Runtime needs reachable:

  • Postgres 15+ with pgvector extension enabled (the broker itself doesn't use vector, but shared migrations do — if you deploy the broker-only migration subset you can drop pgvector).
  • No other external services. No Redis, no queue, no cache.

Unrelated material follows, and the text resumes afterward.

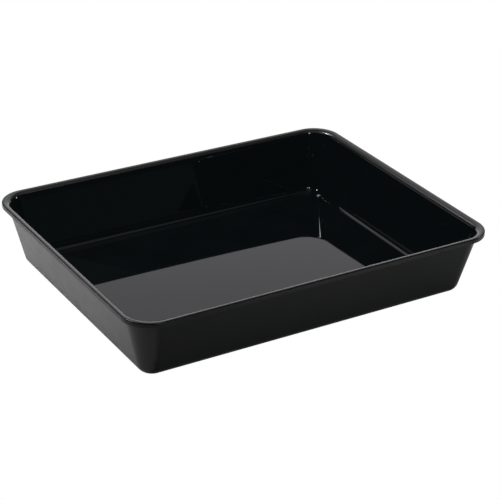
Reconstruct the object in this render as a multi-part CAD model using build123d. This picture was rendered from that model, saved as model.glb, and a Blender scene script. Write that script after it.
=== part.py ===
from build123d import *
from math import cos, pi, radians, sin, tan
import os

# A one-piece moulded tray: a shallow rectangular basin with flared walls and a rolled, turned-down rim.
# Millimetres, +Z up. The origin is the middle of the level face on which the tray stands.

# Rim
RIM_LENGTH = 380.0          # overall, along X
RIM_WIDTH = 296.0           # overall, along Y
HEIGHT = 65.0
RIM_CORNER_R = 27.5
LIP_DEPTH = 4.6             # how far the edge turns down
RIM_FLAT = 0.4              # level strip along the top
RIM_INNER_R = 6.3           # roll from the level strip into the wall
RIM_UNDER_R = 2.8           # rounding between the rim's underside and the wall
RIM_OUTER_R = 1.0           # rounding of the outer top edge
LIP_END_R = 0.4             # rounding of the lip's lower edges

# Walls and floor
WALL = 2.1
FLOOR = 2.2
DRAFT = radians(14.0)       # flare of the walls from the vertical
TOP_CORNER_R = 26.0         # outer corner of the walls, carried up to the top plane
BASE_CORNER_R = 13.0        # outer corner of the walls, carried down to the base plane
FLOOR_INNER_R = 8.0         # fillet between floor and wall
FLOOR_OUTER_R = 10.0        # rounding of the outer bottom edge
CROWN = 2.7                 # rise of the floor at its centre
CROWN_MARGIN = 1.6          # level strip between the floor's fillet and its crown
FOOT_WIDTH = 8.0            # level strip under the base, which touches the ground

SAME_HEIGHT = 0.001         # how near two heights are taken as one


def wall_inset_at_top():
    """Inset of the outer wall plane from the rim's outer face, at the top plane."""
    roll = RIM_INNER_R * (cos(DRAFT) - tan(DRAFT) * (1.0 - sin(DRAFT)))
    return RIM_OUTER_R + RIM_FLAT + roll - WALL / cos(DRAFT)


def outer_inset(z):
    """Inset of the outer wall plane from the rim's outer face, at height z."""
    return wall_inset_at_top() + tan(DRAFT) * (HEIGHT - z)


def inner_inset(z):
    """Inset of the inner wall plane from the rim's outer face, at height z."""
    return outer_inset(z) + WALL / cos(DRAFT)


def wall_corner_radius(z):
    """Outer corner radius of the walls at height z."""
    return BASE_CORNER_R + (TOP_CORNER_R - BASE_CORNER_R) * z / HEIGHT


def edge_rounding_run(radius):
    """How far a rounding between floor and wall runs along the floor."""
    return radius * tan((pi / 2 - DRAFT) / 2)


def outline(inset, radius, z):
    """Rounded rectangle at height z, inset from the rim's outer face."""
    return Pos(0, 0, z) * RectangleRounded(RIM_LENGTH - 2 * inset, RIM_WIDTH - 2 * inset, radius)


def edges_at(solid, z):
    """Edges that lie in the plane at height z."""
    return solid.edges().filter_by_position(Axis.Z, z - SAME_HEIGHT, z + SAME_HEIGHT)


def level_face(solid, z):
    """The level face at height z."""
    faces = solid.faces().filter_by(Plane.XY)
    return faces.filter_by_position(Axis.Z, z - SAME_HEIGHT, z + SAME_HEIGHT)[0]


def flared_block(low, high, z_low, bottom_r):
    """Solid with straight flanks between two outlines, its bottom edge rounded."""
    block = Solid.make_loft([low.wire(), high.wire()], ruled=True)
    return fillet(edges_at(block, z_low), bottom_r)


def outer_block():
    """Outside of the walls and floor."""
    low = outline(outer_inset(0), wall_corner_radius(0), 0)
    high = outline(outer_inset(HEIGHT), wall_corner_radius(HEIGHT), HEIGHT)
    return flared_block(low, high, 0, FLOOR_OUTER_R)


def cavity():
    """Inside of the walls and floor."""
    low = outline(inner_inset(FLOOR), wall_corner_radius(FLOOR) - WALL, FLOOR)
    high = outline(inner_inset(HEIGHT), wall_corner_radius(HEIGHT) - WALL, HEIGHT)
    return flared_block(low, high, FLOOR, FLOOR_INNER_R)


def rim():
    """Level flange with its edge turned down, before any rounding."""
    plate = extrude(outline(0, RIM_CORNER_R, HEIGHT - WALL), WALL)
    lip_outside = outline(0, RIM_CORNER_R, HEIGHT - LIP_DEPTH)
    lip_inside = outline(WALL, RIM_CORNER_R - WALL, HEIGHT - LIP_DEPTH)
    return plate + extrude(lip_outside - lip_inside, LIP_DEPTH)


def round_rim(body):
    """Roll the rim into the wall, and round the groove beneath it and the lip's edges."""
    body = fillet(level_face(body, HEIGHT - WALL).inner_wires()[0].edges(), RIM_UNDER_R)
    body = fillet(level_face(body, HEIGHT).inner_wires()[0].edges(), RIM_INNER_R)
    body = fillet(level_face(body, HEIGHT).outer_wire().edges(), RIM_OUTER_R)
    return fillet(edges_at(body, HEIGHT - LIP_DEPTH), LIP_END_R)


def crown(inset, z):
    """Shallow dome over a level rectangle at height z, inset from the rim's outer face.

    The dome is a biquadratic patch, whose rise falls to nothing along all four sides. Only its middle
    control point is raised, by four times the rise of the patch.
    """
    half_length = RIM_LENGTH / 2 - inset
    half_width = RIM_WIDTH / 2 - inset
    steps = (-1, 0, 1)
    net = [[(i * half_length, j * half_width, z) for j in steps] for i in steps]
    net[1][1] = (0, 0, z + 4 * CROWN)
    dome = Face.make_bezier_surface(net)
    return Solid(Shell([dome, Face(Wire(dome.edges()))]))


def crown_over_floor():
    """The crown inside, just clear of the fillet all round."""
    return crown(inner_inset(FLOOR) + edge_rounding_run(FLOOR_INNER_R) + CROWN_MARGIN, FLOOR)


def hollow_under_base():
    """The matching hollow underneath, which leaves a level foot all round."""
    return crown(outer_inset(0) + edge_rounding_run(FLOOR_OUTER_R) + FOOT_WIDTH, 0)


def build_tray():
    """The whole tray, one moulding."""
    body = round_rim(outer_block() + rim() - cavity())
    return body + crown_over_floor() - hollow_under_base()


tray = build_tray()
tray.label = "tray"
os.makedirs("parts", exist_ok=True)
export_step(tray, "parts/tray.step")
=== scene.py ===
import bpy
from math import acos, cos, pi, radians, sin, tan
from mathutils import Matrix, Vector


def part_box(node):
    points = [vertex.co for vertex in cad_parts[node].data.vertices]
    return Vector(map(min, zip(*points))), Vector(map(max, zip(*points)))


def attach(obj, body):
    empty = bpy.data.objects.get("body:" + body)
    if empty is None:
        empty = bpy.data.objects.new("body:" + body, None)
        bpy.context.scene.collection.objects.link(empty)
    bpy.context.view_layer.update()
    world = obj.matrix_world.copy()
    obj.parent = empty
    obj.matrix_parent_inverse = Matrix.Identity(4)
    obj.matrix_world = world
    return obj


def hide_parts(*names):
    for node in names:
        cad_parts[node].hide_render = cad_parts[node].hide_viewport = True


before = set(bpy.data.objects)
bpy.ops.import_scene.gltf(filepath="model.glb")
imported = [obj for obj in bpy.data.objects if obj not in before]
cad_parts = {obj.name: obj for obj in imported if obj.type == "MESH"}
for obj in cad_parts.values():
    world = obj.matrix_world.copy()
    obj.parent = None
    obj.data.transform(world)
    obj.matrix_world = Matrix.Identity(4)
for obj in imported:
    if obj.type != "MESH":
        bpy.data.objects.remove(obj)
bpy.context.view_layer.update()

# The origin is under the middle of the tray, so its highest corner holds its half sizes and its height.
HALF_LENGTH, HALF_WIDTH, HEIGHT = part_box("tray")[1]
MM = 0.001

# Section of the tray. An inset is measured from the rim's outer face towards the middle.
LIP_DEPTH = 4.6 * MM
RIM_CORNER_R = 27.5 * MM
RIM_FLAT = 0.4 * MM
RIM_INNER_R = 6.3 * MM
RIM_UNDER_R = 2.8 * MM       # rounding between the rim's underside and the wall
RIM_OUTER_R = 1.0 * MM
LIP_END_R = 0.4 * MM
GROOVE_R = 0.3 * MM          # where the lip meets the underside of the rim
WALL = 2.1 * MM
FLOOR = 2.2 * MM
DRAFT = radians(14)
TOP_CORNER_R = 26 * MM
BASE_CORNER_R = 13 * MM
FLOOR_INNER_R = 8 * MM
FLOOR_OUTER_R = 10 * MM
CROWN = 2.7 * MM
CROWN_MARGIN = 1.6 * MM
FOOT_WIDTH = 8 * MM
HOLLOW_CORNER_R = 2 * MM     # corners of the hollow under the base
GLOSS_START = 2.4 * MM       # how far below the rim's top the polished inside begins

# Mesh
CORNER_STEPS = 24
SIDE_STEPS = 12
WALL_STEPS = 6
FILLET_STEPS = 20
ROLL_STEPS = 76
ROLL_KEPT = 4                # only every fourth ring of the roll is kept
EDGE_STEPS = 8
LIP_STEPS = 5
UNDER_STEPS = 10
BASE_STEPS = 16
CROWN_RINGS = 22
CROWN_CROWDING = 1.4         # above 1, the crown's rings lie closer together towards its edge
INSIDE, OUTSIDE, RIM = range(3)     # the mesh's materials, in order

# Camera
VIEW_AZIMUTH = radians(-31.7)       # 0 looks along +Y
VIEW_ELEVATION = radians(26.99)
VIEW_ROLL = radians(1.57)
VIEW_DISTANCE = 1.616
VIEW_AIM = Vector((0.0024, -0.0138, 0.0325))
LENS_MM = 122.4
SENSOR_MM = 36.0

# Plastic: the darkest and lightest shade, and the smoothest and roughest finish
GLOSS_SHADES = (0.0006, 0.0006, 0.0007), (0.0012, 0.0012, 0.0013)
SATIN_SHADES = (0.0022, 0.0022, 0.0024), (0.0038, 0.0038, 0.0040)
INSIDE_FINISH = 0.015, 0.035
OUTSIDE_FINISH = 0.21, 0.27
RIM_FINISH = 0.36, 0.42
# Painted glow: the polished inside gives off a faint bluish light of its own, a painted haze that lightens
# its black evenly
PAINTED_GLOW_COLOUR = (0.5, 0.9, 1, 1)
PAINTED_GLOW_STRENGTH = 0.0028

# Studio
FLOOR_SIZE = 30.0
FLOOR_WHITE = 1.0
FLOOR_MATT = 0.58
FLOOR_GLOW = 0.04
FLOOR_GAP = 0.1 * MM         # keeps the floor just clear of the foot
ROOM_GREY = 0.008
BEHIND = 31.7                # azimuth straight behind the tray, as the camera sees it
KEY_AZIMUTH = -52
LAMP_TARGET = Vector((0, 0, 0.03))
FLAG_SIZE = (0.42, 0.5)
FLAG_PLACE = Vector((-0.42, -0.135, 0.415))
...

Deployment targets (authoritative lane)

  • Production: OVH VPS via Coolify, Traefik-fronted. Internal port 7900 → Traefik → ic.claudemesh.com:443. Separate deploy lane owns Traefik labels, TLS, DNS, compose.
  • Test DB on CI: spin up pgvector/pgvector:pg17, create claudemesh_test database, run migrations, then pnpm test in apps/broker. See below.

CI integration

Test suite requires a live Postgres. Suggested GitHub Actions step:

services:
  postgres:
    image: pgvector/pgvector:pg17
    env:
      POSTGRES_USER: turbostarter
      POSTGRES_PASSWORD: turbostarter
      POSTGRES_DB: claudemesh_test
    ports: ['5440:5432']
    options: >-
      --health-cmd="pg_isready -U turbostarter"
      --health-interval=5s

steps:
  - uses: actions/checkout@v4
  - run: pnpm install --frozen-lockfile
  - run: cd packages/db && pnpm exec drizzle-kit migrate
    env: { DATABASE_URL: 'postgresql://turbostarter:turbostarter@127.0.0.1:5440/claudemesh_test' }
  - run: cd apps/broker && pnpm test
    env: { DATABASE_URL: 'postgresql://turbostarter:turbostarter@127.0.0.1:5440/claudemesh_test' }

Metrics

Scraped by Prometheus via GET /metrics. Key series:

  • broker_connections_active (gauge)
  • broker_connections_total (counter)
  • broker_connections_rejected_total{reason} (counter: capacity, unauthorized)
  • broker_messages_routed_total{priority} (counter: now, next, low)
  • broker_messages_rejected_total{reason} (counter)
  • broker_queue_depth (gauge — undelivered messages)
  • broker_ttl_sweeps_total{flipped} (counter)
  • broker_hook_requests_total (counter)
  • broker_hook_requests_rate_limited_total (counter)
  • broker_db_healthy (gauge: 0 or 1)

Alert recommendations:

  • broker_db_healthy == 0 for > 60s → page oncall
  • broker_queue_depth > 10000 → investigate
  • broker_connections_rejected_total{reason="capacity"} rising → scale

Logs

Structured JSON, one line per event, stderr. No log aggregation required — suitable for stdout/stderr capture and direct ingestion into Loki/Datadog/CloudWatch without parsing.

Key events: broker listening, ws hello, ws close, ws set_status, hook (with cwd, pid, status, presence_id, pending), shutdown signal, shutdown complete, db healthy, db ping failed.